SC: Très peu pour moi? Je n’écris pas ou peu. Je ne me revendique pas poète du tout. J’ai écrit quelques textes et j’en ai en préparation pour le prochain album. Mais, au niveau des paroles, nous avons Xavier qui écrit. Et pour certaines chansons, nous avons traduit à plusieurs les paroles en Niçois.
RMM: Ceci nous semble important, car, si nous revendiquons notre répertoire musical traditionnel, il faut, pour qu’une culture vive au présent, que l’on sorte des nouveautés adaptées à l’air du temps.

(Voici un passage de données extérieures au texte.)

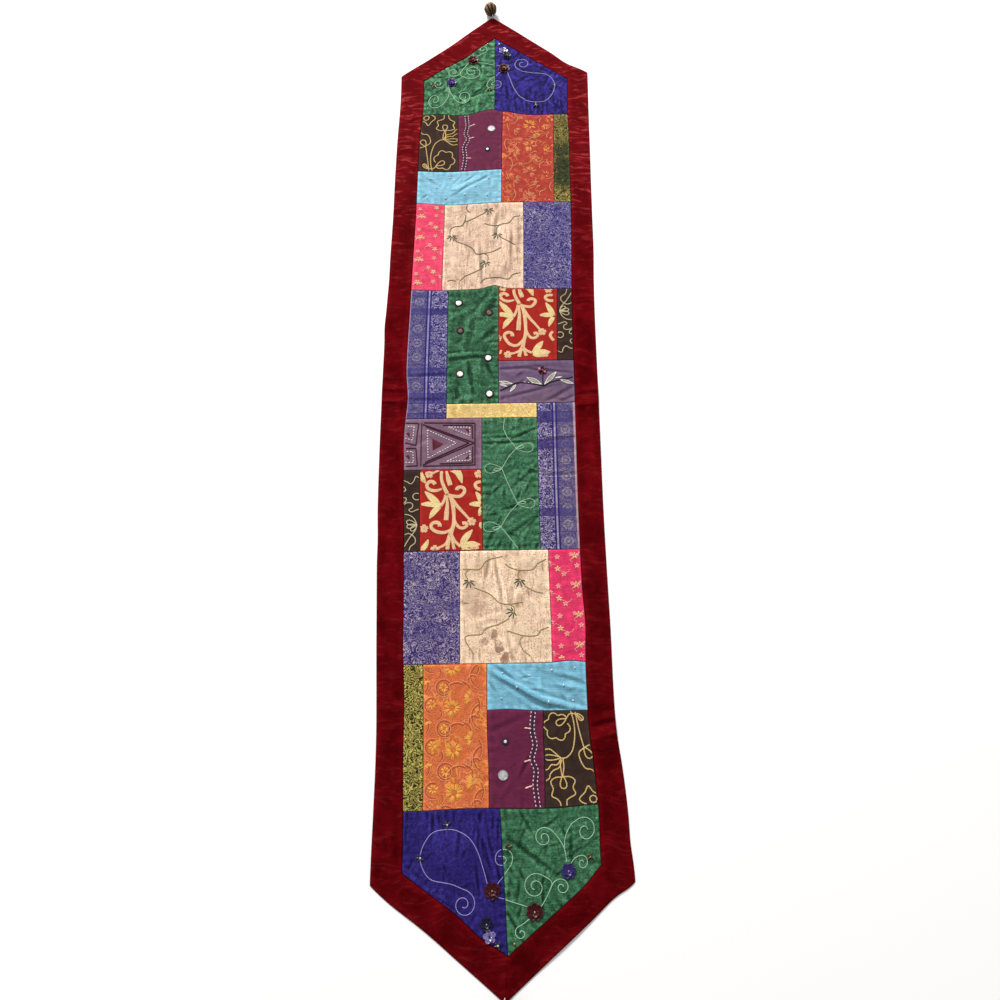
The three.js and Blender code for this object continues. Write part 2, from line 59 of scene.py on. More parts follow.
# Relief of a cloth's face, in millimetres: the least thickness left in a fold, how far a pucker at a
# seam runs inward before it changes, how far in from the edge the gathers, the crush and the creases
# come to full height, and the pitch at which the crush wanders.
THINNEST = 0.35
PUCKER_LENGTH = 60.0
GATHER_MARGIN, CRUSH_MARGIN, CREASE_MARGIN = 1.2, 8.0, 3.0
BEND_PITCH = 31.0

# Spacing of the sheets' points, in millimetres, and how the seeds of their relief are numbered.
VELVET_STEP, CREASED_STEP, PATCH_STEP = 4.0, 2.2, 3.0
SEEDS_APART, FIRST_SEED = 20, 5

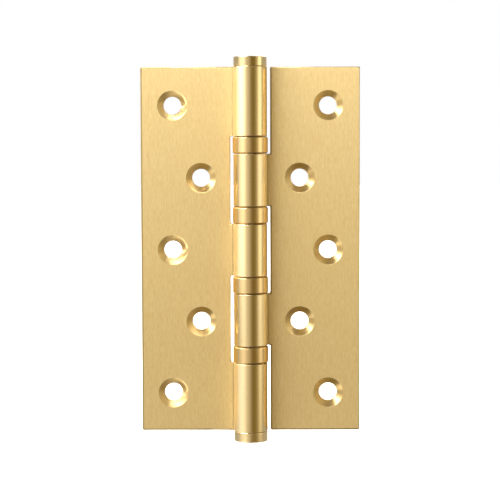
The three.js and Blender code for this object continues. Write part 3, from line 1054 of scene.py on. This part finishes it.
left_knuckle_brass = make_turned_brass("turned_brass_left_knuckles", BRASS, 0.18, 0.1, belt_and_sheen_side=-1)
right_knuckle_brass = make_turned_brass("turned_brass_right_knuckles", BRASS, 0.18, 0.1, belt_and_sheen_side=1)
bearing_brass = make_turned_brass("bearing_brass", BRASS_RED, 0.18, 0.1, shaded_bevels=True)
bright_brass = make_turned_brass("bright_brass", BRASS, 0.10, 0.08)
satin_brass = make_turned_brass("satin_brass", BRASS, 0.24, 0.1)

# %% [markdown]
# ## Steel
# The pin, races and balls are steel. They hide inside the barrel and show only in section or when the part
# is taken apart, yet they are finished too: a ground pin, ground races and mirror-bright balls.

# %% Steel materials
STEEL = (0.62, 0.62, 0.63, 1)
STEEL_DEEP = (0.52, 0.52, 0.54, 1)
GRINDING_SPACING = 0.06 * MM
GRINDING_RELIEF = 0.001 * MM


def make_steel(name, smooth, spread):
    """Grey steel with fine grinding marks round Z."""
    material, tree, shader, place = new_material(name)
    height = split_axes(tree, place)["Z"]
    rings = use_group(
        tree, turning_rings, Distance=height, Spacing=GRINDING_SPACING, Vector=place)["Rings"]
    cloud = use_group(tree, edge_shade_tarnish_and_clouds, Vector=place, Scale=SMALL_PART_CLOUDS)["Cloud"]
    colour = blend(tree, cloud, STEEL, STEEL_DEEP)
    roughness = maths(tree, "MULTIPLY_ADD", rings, spread, smooth)
    connect(tree, shader, colour, roughness, rings, GRINDING_RELIEF)
    return material


pin_steel = make_steel("ground_steel", 0.22, 0.16)
race_steel = make_steel("race_steel", 0.16, 0.12)
ball_steel = make_steel("ball_steel", 0.05, 0.03)

# %% [markdown]
# ## Hand the finishes out
# A leaf gets two material slots, one for the plate and one for its knuckles. Every face picks its slot
# from the middle of the face: knuckle faces are those nearer the pin than the knuckle's own radius.

# %% Assign the materials
for leaf, knuckle_brass in ((frame_leaf, left_knuckle_brass), (door_leaf, right_knuckle_brass)):
    leaf.data.materials.append(plate_brass)
    leaf.data.materials.append(knuckle_brass)
    middles = read_all(leaf.data.polygons, "center", 3)
    on_knuckle = np.hypot(middles[:, 0], middles[:, 1]) < KNUCKLE_RADIUS
    leaf.data.polygons.foreach_set("material_index", on_knuckle.astype(np.int32))

finishes = [(pin, pin_steel), (top_finial, bright_brass), (bottom_finial, satin_brass)]
for bearing in bearings:
    finishes += [(bearing[part], bearing_brass) for part in ("shell", "ball_cage")]
    finishes += [(bearing[part], race_steel) for part in ("upper_race", "lower_race")]
    finishes += [(ball, ball_steel) for ball in bearing["balls"]]
for piece, finish in finishes:
    piece.data.materials.append(finish)

# %% [markdown]
# ## The studio
# Metal shows its surroundings, so the light is laid out by what each part mirrors. The room itself is a
# warm dark that grows lighter behind the hinge and overhead. Each angle below is in degrees. Azimuth is
# 0 in front of the hinge and 180 behind it, and elevation is 90 overhead.

# %% Room light
WHITE = (1, 1, 1, 1)
DARK_ROOM = (0.225, 0.16, 0.04, 1)
BEHIND = (0.52, 0.50, 0.46, 1)
FLOOR_SHADE = (0.20, 0.16, 0.09, 1)
CEILING = (0.30, 0.26, 0.18, 1)
SIDE_STEP = (70, 104)
DOWN_STEP = (-12, -50)
UP_STEP = (40, 75)


def room_step(tree, colour, next_colour, angle, step):
    """The first colour before the step's start and the next one after its end."""
    return blend(tree, ramp(tree, angle, *np.radians(step)), colour, next_colour)


world = bpy.data.worlds.new("studio")
bpy.context.scene.world = world
world.use_nodes = True
sky = world.node_tree
sky.nodes.clear()
direction = split_axes(sky, add_node(sky, "ShaderNodeTexCoord").outputs["Generated"])
elevation = maths(sky, "ARCSINE", direction["Z"])
forward = maths(sky, "MULTIPLY", direction["Y"], -1.0)
azimuth = maths(sky, "ABSOLUTE", maths(sky, "ARCTAN2", direction["X"], forward))
colour = room_step(sky, DARK_ROOM, BEHIND, azimuth, SIDE_STEP)
colour = room_step(sky, colour, FLOOR_SHADE, elevation, DOWN_STEP)
colour = room_step(sky, colour, CEILING, elevation, UP_STEP)
lit = add_node(sky, "ShaderNodeBackground", {"Color": colour}).outputs[0]
backdrop = add_node(sky, "ShaderNodeBackground", {"Color": WHITE}).outputs[0]
seen = add_node(sky, "ShaderNodeLightPath").outputs["Is Camera Ray"]
mixed = add_node(sky, "ShaderNodeMixShader", {0: seen, 1: lit, 2: backdrop}).outputs[0]
add_node(sky, "ShaderNodeOutputWorld", {"Surface": mixed})

# %% [markdown]
# ## Soft boxes
# A soft box is an upright panel that glows most in its middle and fades to nothing at its rim, as the
# cloth of a real one does. The fade is what keeps the highlights on the barrel soft edged. The glow is
# added to a transparent shader, so where it has faded the room shows through.
#
# A large box on the left gives the barrel its broad highlight and a narrow one on the right gives it a
# thin second one, with the dark room between them. Because both stand at arm's length, the left leaf
# gets more light than the right one. Weak fills beside them lighten the shade. The satin plates spread
# reflections far, so the strongest box is a wide one high on the left, and they are brighter at the top
# than at the bottom. A weaker one low down lights the undersides, and three boxes behind light the back.

# %% Soft boxes
FADE = 0.9


def make_soft_box(name, azimuth, distance, middle_height, width, height, strength, tint):
    """An upright glowing panel that faces the pin. Azimuth, in degrees, is from -Y towards +X."""
    turn = math.radians(azimuth)
    middle = np.array([distance * math.sin(turn), -distance * math.cos(turn), middle_height])
    right = np.array([math.cos(turn), math.sin(turn), 0])
    up = np.array([0, 0, 1])
    side = np.array([-0.5, 0.5])
    points, faces = sheet(middle + right * side[None, :, None] * width + up * side[:, None, None] * height)
    box = add_object(name, add_mesh(name, points, faces))

    material = bpy.data.materials.new(name)
    material.use_nodes = True
    tree = material.node_tree
    tree.nodes.clear()
    place = add_node(tree, "ShaderNodeTexCoord").outputs["Object"]
    offset = vector_maths(tree, "SUBTRACT", place, middle)
    window = strength
    for axis, length in ((right, width), (up, height)):
        off = maths(tree, "ABSOLUTE", vector_maths(tree, "DOT_PRODUCT", offset, axis))
        window = maths(tree, "MULTIPLY", ramp(tree, off, length / 2, length / 2 * (1 - FADE)), window)
    glow = add_node(tree, "ShaderNodeEmission", {"Color": tint, "Strength": window}).outputs[0]
    clear = add_node(tree, "ShaderNodeBsdfTransparent").outputs[0]
    both = add_node(tree, "ShaderNodeAddShader", {0: glow, 1: clear}).outputs[0]
    add_node(tree, "ShaderNodeOutputMaterial", {"Surface": both})
    box.data.materials.append(material)
    box.visible_camera = False


LEFT_WHITE = (1.0, 1.0, 1.02, 1)
RIGHT_WHITE = (1.0, 0.95, 0.82, 1)
# name, azimuth, distance, height of its middle, width, height, strength, tint
soft_boxes = [
    ("left_soft_box", -60, 0.30, 0.07, 0.46, 0.56, 1.3, LEFT_WHITE),
    ("left_fill", -27, 0.32, 0.00, 0.54, 0.80, 0.5, WHITE),
    ("upper_left", -56, 0.60, 0.45, 1.00, 0.46, 38, LEFT_WHITE),
    ("lower_left", -56, 0.60, -0.46, 1.00, 0.48, 7, WHITE),
    ("right_soft_box", 70, 0.30, 0.08, 0.25, 0.66, 1.2, RIGHT_WHITE),
    ("back_soft_box", 172, 0.45, 0.05, 0.22, 0.60, 1.6, WHITE),
    ("upper_back", 170, 0.60, 0.42, 0.80, 0.46, 8, WHITE),
    ("back_fill", -160, 0.45, 0.05, 0.20, 0.60, 0.4, WHITE),
    ("right_fill", 60, 0.32, 0.10, 0.42, 0.80, 0.4, RIGHT_WHITE),
]
for soft_box in soft_boxes:
    make_soft_box(*soft_box)
print("soft boxes:", len(soft_boxes))

# %% [markdown]
# ## Floor
# The hinge stands on its bottom finial on a white table, wide enough to reach past every view. The metal
# doesn't mirror it, and it lets the light of the low soft box through, so the light from below stays as
# laid out above.

# %% Floor
FLOOR_HALF_SIZE = 4.0
FLOOR_GAP = 0.05 * MM
FLOOR_GLOW = 0.93

corner = np.array([-FLOOR_HALF_SIZE, FLOOR_HALF_SIZE])
points, faces = wall(corner[None, :], corner[:, None], cad_low.z - FLOOR_GAP)
floor = add_object("table", add_mesh("table", points, faces))
table_white = bpy.data.materials.new("table_white")
table_white.use_nodes = True
shader = table_white.node_tree.nodes["Principled BSDF"]
shader.inputs["Base Color"].default_value = (0.9, 0.9, 0.9, 1)
shader.inputs["Roughness"].default_value = 1.0
shader.inputs["Specular IOR Level"].default_value = 0.0
shader.inputs["Emission Color"].default_value = WHITE
shader.inputs["Emission Strength"].default_value = FLOOR_GLOW
floor.data.materials.append(table_white)
floor.visible_glossy = False
floor.visible_shadow = False
print("floor at, mm:", round((cad_low.z - FLOOR_GAP) / MM, 2))

# %% [markdown]
# ## Camera
# A long lens from half a metre away, level with the pin and a little above its middle, shows both leaves
# face on with little perspective.

# %% Camera
CAMERA_DISTANCE = 0.5517
CAMERA_ELEVATION = math.radians(3.63)
CAMERA_ROLL = math.radians(0.158)
CAMERA_LENS = 114
SENSOR_WIDTH = 36
AIM = np.array([-0.08, 0, -0.05]) * MM

camera_data = bpy.data.cameras.new("camera")
camera_data.lens = CAMERA_LENS
camera_data.sensor_width = SENSOR_WIDTH
camera = bpy.data.objects.new("camera", camera_data)
bpy.context.scene.collection.objects.link(camera)
offset = CAMERA_DISTANCE * np.array([0, -math.cos(CAMERA_ELEVATION), math.sin(CAMERA_ELEVATION)])
camera.location = AIM + offset
camera.rotation_euler = (math.pi / 2 - CAMERA_ELEVATION, CAMERA_ROLL, 0)
bpy.context.scene.camera = camera
bpy.context.scene.view_settings.view_transform = "Standard"
print("camera at", [round(value, 4) for value in camera.location])
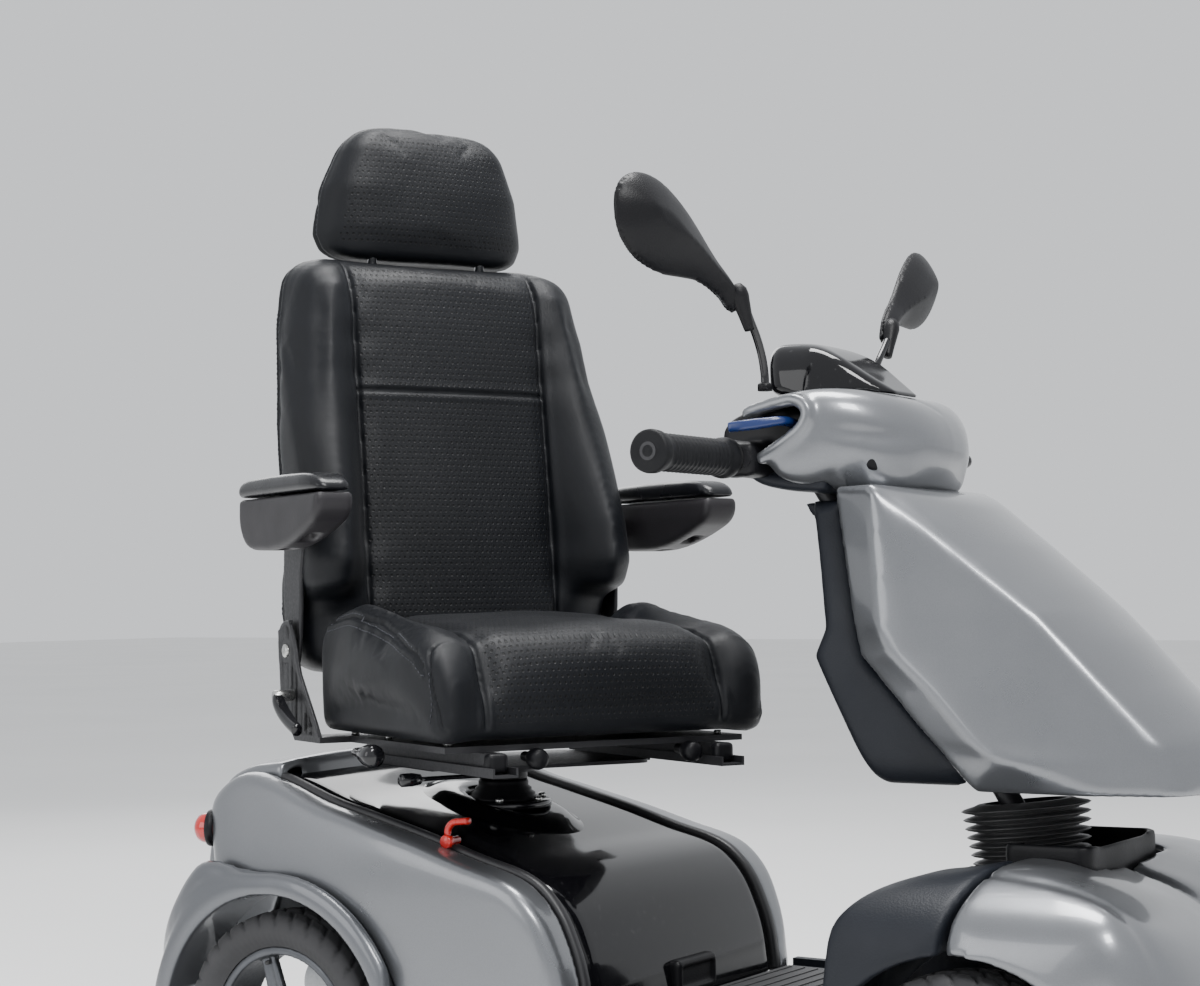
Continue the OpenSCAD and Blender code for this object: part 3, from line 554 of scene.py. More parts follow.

SC: Oui, c’est vrai et c’est pourquoi nous sommes content d’avoir Xavier parmi nous car il n’est pas du tout dogmatique dans ce domaine et se permet d’écrire aussi bien en Nissart qu’en français. Moi, je m’y refuse, sans savoir pourquoi vraiment. mais, je pense qu’il a raison d’écrire aussi en français pour permettre à un plus large public de nous comprendre.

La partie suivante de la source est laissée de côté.